Aim ::
Look through the material below. Copy each line that contains the string "import".

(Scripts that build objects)
☆ ☆ ☆ ☆ ☆ ☆ ☆
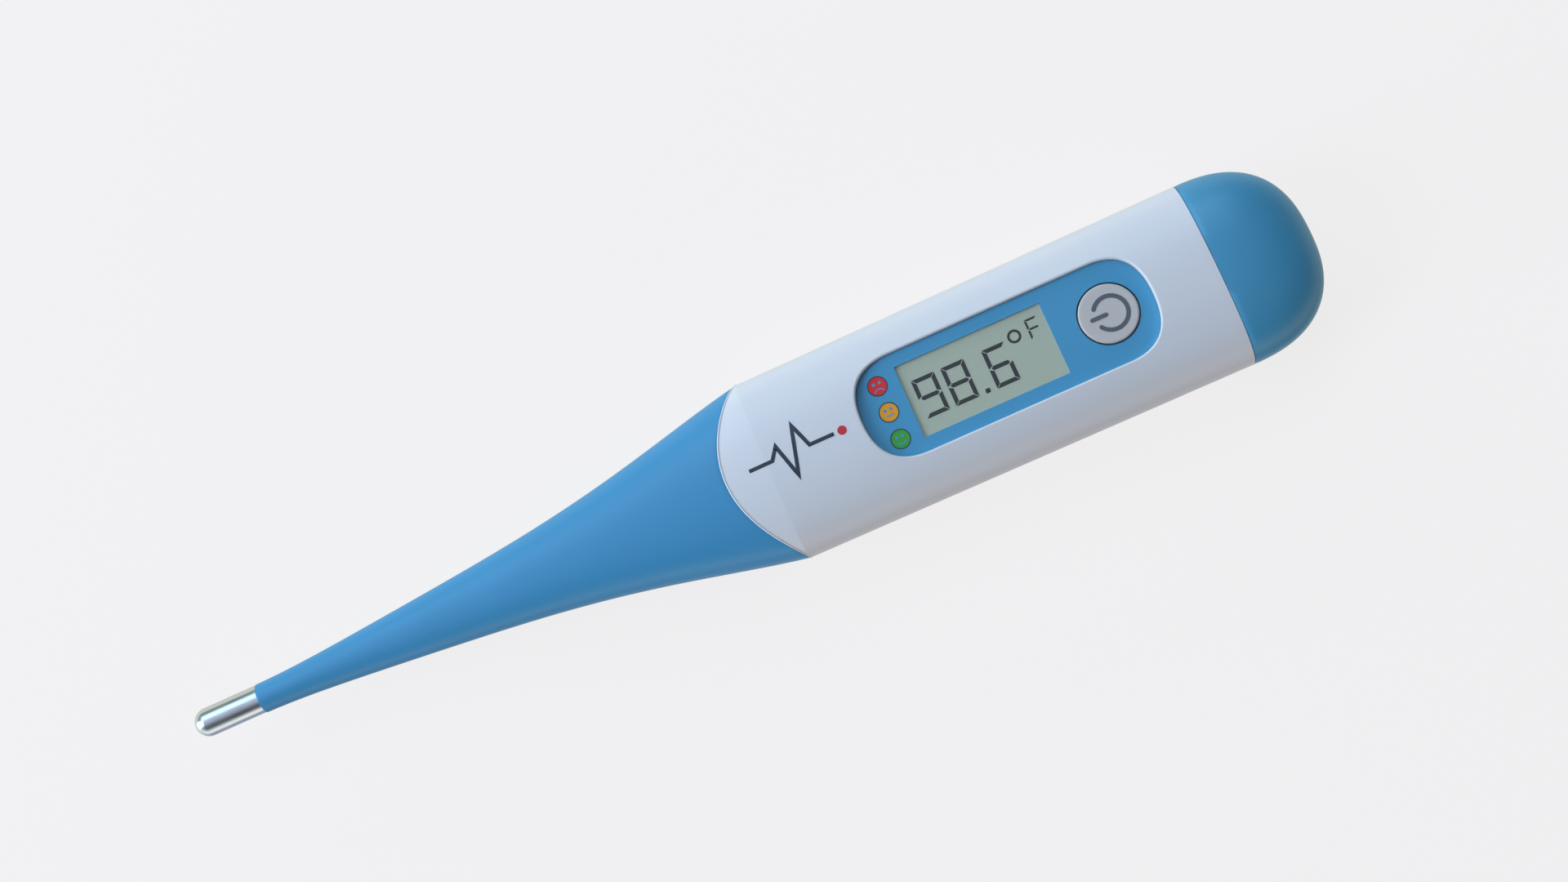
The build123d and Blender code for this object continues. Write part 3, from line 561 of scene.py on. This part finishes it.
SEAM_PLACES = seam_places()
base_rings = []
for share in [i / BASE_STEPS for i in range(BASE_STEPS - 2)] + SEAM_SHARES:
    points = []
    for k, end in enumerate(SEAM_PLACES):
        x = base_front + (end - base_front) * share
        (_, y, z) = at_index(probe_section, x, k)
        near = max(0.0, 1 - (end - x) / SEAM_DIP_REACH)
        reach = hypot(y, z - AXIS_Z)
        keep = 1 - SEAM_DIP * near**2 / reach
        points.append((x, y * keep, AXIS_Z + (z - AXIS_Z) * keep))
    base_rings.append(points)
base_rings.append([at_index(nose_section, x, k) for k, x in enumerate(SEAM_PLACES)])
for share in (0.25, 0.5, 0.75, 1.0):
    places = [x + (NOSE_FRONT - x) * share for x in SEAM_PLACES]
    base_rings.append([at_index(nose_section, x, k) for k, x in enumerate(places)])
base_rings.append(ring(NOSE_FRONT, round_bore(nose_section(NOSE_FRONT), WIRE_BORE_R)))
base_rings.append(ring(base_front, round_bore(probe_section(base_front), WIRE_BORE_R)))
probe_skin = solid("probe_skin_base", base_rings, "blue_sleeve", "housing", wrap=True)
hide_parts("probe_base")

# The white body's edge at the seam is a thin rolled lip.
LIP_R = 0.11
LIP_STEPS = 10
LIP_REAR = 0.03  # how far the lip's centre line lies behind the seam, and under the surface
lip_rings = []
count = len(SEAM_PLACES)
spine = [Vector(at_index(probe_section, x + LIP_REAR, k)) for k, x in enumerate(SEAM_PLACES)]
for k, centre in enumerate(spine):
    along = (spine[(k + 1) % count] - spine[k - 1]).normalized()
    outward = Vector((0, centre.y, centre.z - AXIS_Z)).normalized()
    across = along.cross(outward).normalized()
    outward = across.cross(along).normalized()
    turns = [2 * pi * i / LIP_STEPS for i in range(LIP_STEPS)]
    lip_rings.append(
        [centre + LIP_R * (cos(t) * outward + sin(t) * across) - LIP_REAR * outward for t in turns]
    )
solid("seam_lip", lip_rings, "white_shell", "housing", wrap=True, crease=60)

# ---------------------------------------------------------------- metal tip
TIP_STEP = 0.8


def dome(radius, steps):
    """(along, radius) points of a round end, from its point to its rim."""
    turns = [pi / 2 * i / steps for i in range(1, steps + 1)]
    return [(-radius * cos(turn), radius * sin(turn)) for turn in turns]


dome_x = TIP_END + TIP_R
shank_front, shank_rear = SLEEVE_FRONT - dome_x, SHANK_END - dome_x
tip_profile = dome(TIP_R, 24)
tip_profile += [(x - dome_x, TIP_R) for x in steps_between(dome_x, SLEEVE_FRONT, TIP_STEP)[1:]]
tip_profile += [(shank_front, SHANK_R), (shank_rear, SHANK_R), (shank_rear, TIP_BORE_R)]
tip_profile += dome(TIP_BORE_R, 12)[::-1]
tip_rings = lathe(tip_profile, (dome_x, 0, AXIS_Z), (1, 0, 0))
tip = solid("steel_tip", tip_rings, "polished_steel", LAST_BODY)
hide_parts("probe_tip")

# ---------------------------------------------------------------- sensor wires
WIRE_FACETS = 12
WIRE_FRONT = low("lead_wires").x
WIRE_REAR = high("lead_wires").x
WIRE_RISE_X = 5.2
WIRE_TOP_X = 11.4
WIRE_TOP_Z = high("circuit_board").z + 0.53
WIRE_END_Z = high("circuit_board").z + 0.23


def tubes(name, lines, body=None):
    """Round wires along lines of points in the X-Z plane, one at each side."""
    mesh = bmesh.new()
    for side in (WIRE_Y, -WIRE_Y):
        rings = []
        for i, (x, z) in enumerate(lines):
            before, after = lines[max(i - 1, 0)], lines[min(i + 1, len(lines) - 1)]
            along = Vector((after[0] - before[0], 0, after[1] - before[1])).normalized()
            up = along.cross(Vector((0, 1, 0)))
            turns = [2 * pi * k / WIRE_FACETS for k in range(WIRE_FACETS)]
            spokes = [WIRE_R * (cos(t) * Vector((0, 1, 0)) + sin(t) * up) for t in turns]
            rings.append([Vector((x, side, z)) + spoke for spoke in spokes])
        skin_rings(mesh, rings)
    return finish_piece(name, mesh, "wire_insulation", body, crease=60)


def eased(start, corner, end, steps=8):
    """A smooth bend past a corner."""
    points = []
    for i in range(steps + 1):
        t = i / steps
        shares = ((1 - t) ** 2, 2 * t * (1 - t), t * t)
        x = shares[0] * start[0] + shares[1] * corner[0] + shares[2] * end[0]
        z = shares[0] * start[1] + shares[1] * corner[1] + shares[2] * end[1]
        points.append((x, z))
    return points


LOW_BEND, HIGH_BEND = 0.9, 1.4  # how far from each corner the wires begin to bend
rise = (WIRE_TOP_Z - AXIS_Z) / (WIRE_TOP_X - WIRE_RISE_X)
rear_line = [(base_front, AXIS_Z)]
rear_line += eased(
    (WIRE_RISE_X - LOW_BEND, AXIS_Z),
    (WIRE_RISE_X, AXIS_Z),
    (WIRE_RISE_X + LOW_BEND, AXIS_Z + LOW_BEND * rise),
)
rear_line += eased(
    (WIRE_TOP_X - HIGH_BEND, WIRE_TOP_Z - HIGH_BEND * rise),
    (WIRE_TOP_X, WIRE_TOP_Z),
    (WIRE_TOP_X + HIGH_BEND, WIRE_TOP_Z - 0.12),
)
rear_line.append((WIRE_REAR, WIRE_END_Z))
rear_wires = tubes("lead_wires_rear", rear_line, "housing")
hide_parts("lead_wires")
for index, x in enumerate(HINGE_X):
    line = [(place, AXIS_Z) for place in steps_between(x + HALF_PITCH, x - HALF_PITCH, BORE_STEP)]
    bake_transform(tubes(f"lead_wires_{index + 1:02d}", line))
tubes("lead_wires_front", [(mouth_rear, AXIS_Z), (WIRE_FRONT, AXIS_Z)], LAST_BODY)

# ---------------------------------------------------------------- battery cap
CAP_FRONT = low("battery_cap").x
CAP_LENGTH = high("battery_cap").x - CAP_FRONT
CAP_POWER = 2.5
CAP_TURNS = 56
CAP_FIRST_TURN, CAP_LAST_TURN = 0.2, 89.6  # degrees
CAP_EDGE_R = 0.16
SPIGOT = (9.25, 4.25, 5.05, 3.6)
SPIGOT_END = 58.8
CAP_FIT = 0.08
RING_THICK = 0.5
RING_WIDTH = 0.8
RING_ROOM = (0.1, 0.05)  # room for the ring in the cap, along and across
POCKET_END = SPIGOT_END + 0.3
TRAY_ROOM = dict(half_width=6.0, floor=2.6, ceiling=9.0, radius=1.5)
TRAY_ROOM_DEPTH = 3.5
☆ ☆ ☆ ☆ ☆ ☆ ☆
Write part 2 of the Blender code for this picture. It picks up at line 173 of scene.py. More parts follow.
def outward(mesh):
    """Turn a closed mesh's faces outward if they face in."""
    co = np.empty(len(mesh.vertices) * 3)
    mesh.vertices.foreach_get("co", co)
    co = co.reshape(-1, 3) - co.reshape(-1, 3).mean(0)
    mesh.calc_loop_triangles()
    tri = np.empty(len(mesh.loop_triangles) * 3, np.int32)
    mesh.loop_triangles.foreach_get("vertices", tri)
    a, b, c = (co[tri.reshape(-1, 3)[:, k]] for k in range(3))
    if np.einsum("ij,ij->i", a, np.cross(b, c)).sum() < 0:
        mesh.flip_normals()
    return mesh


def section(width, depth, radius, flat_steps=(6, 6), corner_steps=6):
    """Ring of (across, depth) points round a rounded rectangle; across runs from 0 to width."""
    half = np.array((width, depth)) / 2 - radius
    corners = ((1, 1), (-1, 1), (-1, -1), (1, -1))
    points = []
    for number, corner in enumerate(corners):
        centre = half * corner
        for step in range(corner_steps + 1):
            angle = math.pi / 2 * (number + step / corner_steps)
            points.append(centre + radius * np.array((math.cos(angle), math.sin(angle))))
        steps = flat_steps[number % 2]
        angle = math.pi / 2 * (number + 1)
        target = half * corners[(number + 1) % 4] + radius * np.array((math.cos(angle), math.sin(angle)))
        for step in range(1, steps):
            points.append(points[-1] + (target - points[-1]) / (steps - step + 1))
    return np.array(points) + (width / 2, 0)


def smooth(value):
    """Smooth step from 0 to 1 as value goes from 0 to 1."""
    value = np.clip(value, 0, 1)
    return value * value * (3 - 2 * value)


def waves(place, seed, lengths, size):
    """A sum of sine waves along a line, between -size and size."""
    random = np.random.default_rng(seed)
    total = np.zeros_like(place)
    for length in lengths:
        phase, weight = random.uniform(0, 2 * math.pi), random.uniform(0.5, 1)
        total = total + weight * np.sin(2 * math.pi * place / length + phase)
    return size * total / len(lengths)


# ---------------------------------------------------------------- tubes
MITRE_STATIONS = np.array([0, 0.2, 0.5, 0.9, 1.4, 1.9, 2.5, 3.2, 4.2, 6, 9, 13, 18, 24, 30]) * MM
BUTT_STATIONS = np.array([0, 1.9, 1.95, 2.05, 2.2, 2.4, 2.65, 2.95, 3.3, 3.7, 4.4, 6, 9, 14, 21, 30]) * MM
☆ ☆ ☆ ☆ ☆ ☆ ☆
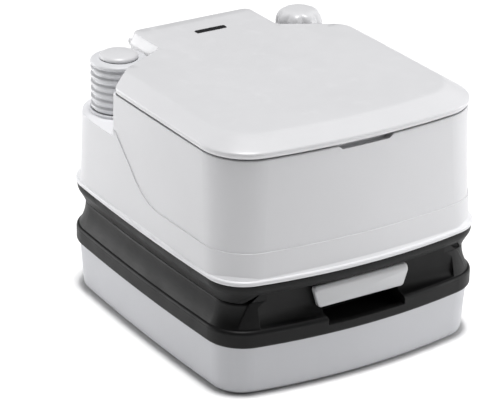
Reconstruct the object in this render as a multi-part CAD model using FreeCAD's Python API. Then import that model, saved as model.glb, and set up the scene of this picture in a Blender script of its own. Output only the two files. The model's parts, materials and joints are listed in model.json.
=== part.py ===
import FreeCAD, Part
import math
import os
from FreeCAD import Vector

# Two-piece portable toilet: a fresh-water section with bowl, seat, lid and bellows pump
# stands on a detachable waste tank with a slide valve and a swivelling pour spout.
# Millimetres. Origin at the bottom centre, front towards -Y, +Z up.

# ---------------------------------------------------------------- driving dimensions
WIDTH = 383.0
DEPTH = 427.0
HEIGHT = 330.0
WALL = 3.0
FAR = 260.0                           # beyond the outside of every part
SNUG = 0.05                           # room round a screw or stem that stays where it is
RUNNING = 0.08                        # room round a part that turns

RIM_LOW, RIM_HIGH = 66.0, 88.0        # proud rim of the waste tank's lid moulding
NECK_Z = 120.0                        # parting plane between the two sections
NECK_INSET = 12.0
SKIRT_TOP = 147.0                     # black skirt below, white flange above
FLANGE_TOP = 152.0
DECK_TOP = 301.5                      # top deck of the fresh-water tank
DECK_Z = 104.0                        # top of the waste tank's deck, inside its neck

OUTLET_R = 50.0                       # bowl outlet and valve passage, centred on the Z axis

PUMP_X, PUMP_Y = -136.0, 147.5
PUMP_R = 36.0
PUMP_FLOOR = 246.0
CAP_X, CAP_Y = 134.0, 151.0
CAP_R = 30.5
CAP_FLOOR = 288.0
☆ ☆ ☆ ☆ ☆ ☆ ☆
Exercise answer ::
Reconstruct the object in this render as a multi-part CAD model using FreeCAD's Python API. Then import that model, saved as model.glb, and set up the scene of this picture in a Blender script of its own. Output only the two files. The model's parts, materials and joints are listed in model.json.
import FreeCAD, Part
import math
import os
from FreeCAD import Vector